▸ **GOAL OF THE EXERCISE**
Give again, word for word, each line from the top of the listing through the line that holds "# Badge rivets".

=== PROVIDED DATA ===

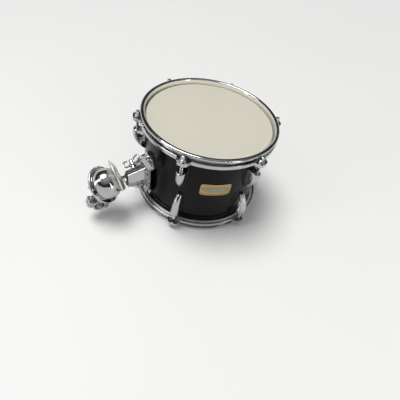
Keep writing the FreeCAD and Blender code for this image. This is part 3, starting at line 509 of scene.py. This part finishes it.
def wing_bolt(node, joint):
    """Wing bolt with a tapered hub and two looped wings, which lie along the CAD bolt's longest spoke."""
    seat = Vector(joint["pos_m"])
    axis = Vector(joint["axis"]).normalized()
    points = [v.co - seat for v in NODES[node].data.vertices]
    spokes = [p - axis * p.dot(axis) for p in points]
    shaft_end = min(p.dot(axis) for p in points)
    place = frame_along(seat, axis, max(spokes, key=lambda p: p.length))
    shaft = [(0, shaft_end), (SHAFT_RADIUS - SHAFT_BEVEL, shaft_end), (SHAFT_RADIUS, shaft_end + SHAFT_BEVEL),
             (SHAFT_RADIUS, 0)]
    hub = [(6.6 * MM, 0), (7.0 * MM, 0.5 * MM), (6.9 * MM, 1.5 * MM), (6.1 * MM, 2.4 * MM),
           (5.7 * MM, 5.0 * MM), (5.3 * MM, 9.5 * MM), (HUB_TOP_RADIUS, HUB_HEIGHT)]
    dome = [(HUB_TOP_RADIUS * math.cos(a), HUB_HEIGHT + DOME_HEIGHT * math.sin(a)) for a in DOME_ANGLES]
    bm = bmesh.new()
    revolve(bm, shaft + hub + dome + [(0, HUB_HEIGHT + DOME_HEIGHT)], HUB_SEGMENTS, place)
    for side in (-1, 1):
        wing_loop(bm, side, place)
    name = node + "_cast"
    piece(name, finish_mesh(bm, name, smooth_angle=50), "chrome", node, node)


# Badge rivets

RIVET_RADIUS = 1.9 * MM
RIVET_DOME = 0.9 * MM
RIVET_RIM = 0.3 * MM
RIVET_LIFT = 1.1 * MM  # height of the rim's top edge over the shell
RIVET_INSET = 5.5 * MM  # distance from the badge's end
RIVET_ANGLES = (0, 0.4, 0.8, 1.2)  # radians above the dome's foot
RIVET_SEGMENTS = 24


def badge_rivets():
    """A small domed rivet at each end of the badge."""
    low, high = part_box("badge_plate")
    middle = (low + high) / 2
    reach = (high.x - low.x) / 2 - RIVET_INSET
    dome = [(RIVET_RADIUS * math.cos(a), RIVET_DOME * math.sin(a)) for a in RIVET_ANGLES]
    profile = [(0, -RIVET_RIM), (RIVET_RADIUS, -RIVET_RIM)] + dome + [(0, RIVET_DOME)]
    bm = bmesh.new()
    for side in (-1, 1):
        angle = side * reach / SHELL_RADIUS
        out = Vector((math.sin(angle), -math.cos(angle), 0))
        seat = out * (SHELL_RADIUS + RIVET_LIFT) + Vector((0, 0, middle.z))
        revolve(bm, profile, RIVET_SEGMENTS, frame_along(seat, out, Vector((0, 0, 1))))
    piece("badge_rivets", finish_mesh(bm, "badge_rivets"), "badge_gold", "drum")


# Stage, light and camera

FLOOR_SIZE = 90.0
FLOOR_GAP = 0.2 * MM  # keeps the floor from lying in the same plane as the lower hoop

# Brightness of the room by the sine of the angle above the horizon. The first holds below the horizon.
ROOM_LEVELS = ((0.0, 0.88), (0.30, 0.84), (0.43, 0.03), (0.64, 0.05), (0.84, 0.33), (1.0, 0.54))
ROOM_BLUE = 1.01  # share of blue, for a faint cool cast
STRIP_TARGET = (0, 0, 0.1)  # the middle of the drum, which both strips face

CAMERA_PLACE = (-0.1581, -0.4955, 0.5239)
CAMERA_FORWARD = (0.2253, 0.6278, -0.7451)
CAMERA_RIGHT = (0.9742, -0.1577, 0.1617)
CAMERA_LENS = 27.25  # focal length in millimetres
CAMERA_SENSOR = 36.0  # width in millimetres
CAMERA_RANGE = (0.01, 100.0)  # nearest and furthest that it sees, in metres


def make_floor():
    """Pale floor just under the drum, wide enough to reach the horizon in low views."""
    bpy.ops.mesh.primitive_plane_add(size=FLOOR_SIZE, location=(0, 0, cad_box[0].z - FLOOR_GAP))
    floor = bpy.context.object
    floor.name = "studio_floor"
    m = Tree("pale_floor")
    cloud = m.noise(1.6)
    m.set(Base_Color=m.blend(cloud, (0.78, 0.778, 0.768), (0.82, 0.818, 0.808)), Roughness=0.62)
    floor.data.materials.append(m.material)


def make_world():
    """Pale lower walls, a dim band above them and a paler ceiling, for the plated parts to reflect."""
    world = bpy.data.worlds.new("studio_world")
    world.use_nodes = True
    bpy.context.scene.world = world
    tree = world.node_tree
    place = tree.nodes.new("ShaderNodeTexCoord")
    split = tree.nodes.new("ShaderNodeSeparateXYZ")
    ramp = tree.nodes.new("ShaderNodeValToRGB")
    tree.links.new(place.outputs["Generated"], split.inputs[0])
    tree.links.new(split.outputs[2], ramp.inputs[0])
    ramp.color_ramp.elements.remove(ramp.color_ramp.elements[0])
    for i, (position, level) in enumerate(ROOM_LEVELS):
        element = ramp.color_ramp.elements[0] if i == 0 else ramp.color_ramp.elements.new(position)
        element.position = position
        element.color = (level, level, level * ROOM_BLUE, 1)
    tree.links.new(ramp.outputs[0], tree.nodes["Background"].inputs["Color"])


def aimed(name, data, direction):
    """Light in the scene that shines along a direction."""
    lamp = bpy.data.objects.new(name, data)
    lamp.rotation_mode = "QUATERNION"
    lamp.rotation_quaternion = direction.to_track_quat("-Z", "Y")
    bpy.context.scene.collection.objects.link(lamp)
    return lamp


def soft_light(name, position, size, energy):
    """Rectangular light that faces the drum."""
    data = bpy.data.lights.new(name, "AREA")
    data.shape = "RECTANGLE"
    data.size, data.size_y = size
    data.energy = energy
    lamp = aimed(name, data, Vector(STRIP_TARGET) - Vector(position))
    lamp.location = position


def broad_glow(name, towards, strength, spread):
    """Very soft light that falls evenly over the whole floor."""
    data = bpy.data.lights.new(name, "SUN")
    data.energy = strength
    data.angle = math.radians(spread)
    aimed(name, data, Vector(towards))


def make_lights():
    broad_glow("room_glow", towards=(0.25, -0.2, -1.0), strength=2.35, spread=32)
    soft_light("left_strip", position=(-1.2, -0.3, 0.8), size=(0.25, 1.2), energy=2.5)
    soft_light("right_strip", position=(0.9, -1.1, 0.7), size=(0.2, 1.2), energy=2)


def make_camera():
    data = bpy.data.cameras.new("photo_camera")
    data.sensor_width = CAMERA_SENSOR
    data.lens = CAMERA_LENS
    data.clip_start, data.clip_end = CAMERA_RANGE
    camera = bpy.data.objects.new("photo_camera", data)
    bpy.context.scene.collection.objects.link(camera)
    forward = Vector(CAMERA_FORWARD).normalized()
    right = Vector(CAMERA_RIGHT)
    right = (right - forward * right.dot(forward)).normalized()
    matrix = Matrix((right, right.cross(forward), -forward)).transposed().to_4x4()
    matrix.translation = Vector(CAMERA_PLACE)
    camera.matrix_world = matrix
    bpy.context.scene.camera = camera


def main():
    paint_nodes()
    for end in ("top", "bottom"):
        for number in range(1, RODS_PER_HEAD + 1):
            tension_rod(f"tension_rod_{end}_{number}")
    wing_bolt("receiver_wing_bolt", JOINTS["receiver_bolt_turn"])
    wing_bolt("ball_lock_bolt", JOINTS["lock_bolt_turn"])
    badge_rivets()
    make_floor()
    make_world()
    make_lights()
    make_camera()
    bpy.context.scene.view_settings.view_transform = "Standard"


main()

===

▸ **REPLY**
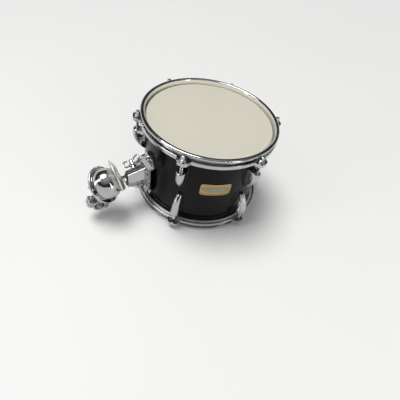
Keep writing the FreeCAD and Blender code for this image. This is part 3, starting at line 509 of scene.py. This part finishes it.
def wing_bolt(node, joint):
    """Wing bolt with a tapered hub and two looped wings, which lie along the CAD bolt's longest spoke."""
    seat = Vector(joint["pos_m"])
    axis = Vector(joint["axis"]).normalized()
    points = [v.co - seat for v in NODES[node].data.vertices]
    spokes = [p - axis * p.dot(axis) for p in points]
    shaft_end = min(p.dot(axis) for p in points)
    place = frame_along(seat, axis, max(spokes, key=lambda p: p.length))
    shaft = [(0, shaft_end), (SHAFT_RADIUS - SHAFT_BEVEL, shaft_end), (SHAFT_RADIUS, shaft_end + SHAFT_BEVEL),
             (SHAFT_RADIUS, 0)]
    hub = [(6.6 * MM, 0), (7.0 * MM, 0.5 * MM), (6.9 * MM, 1.5 * MM), (6.1 * MM, 2.4 * MM),
           (5.7 * MM, 5.0 * MM), (5.3 * MM, 9.5 * MM), (HUB_TOP_RADIUS, HUB_HEIGHT)]
    dome = [(HUB_TOP_RADIUS * math.cos(a), HUB_HEIGHT + DOME_HEIGHT * math.sin(a)) for a in DOME_ANGLES]
    bm = bmesh.new()
    revolve(bm, shaft + hub + dome + [(0, HUB_HEIGHT + DOME_HEIGHT)], HUB_SEGMENTS, place)
    for side in (-1, 1):
        wing_loop(bm, side, place)
    name = node + "_cast"
    piece(name, finish_mesh(bm, name, smooth_angle=50), "chrome", node, node)


# Badge rivets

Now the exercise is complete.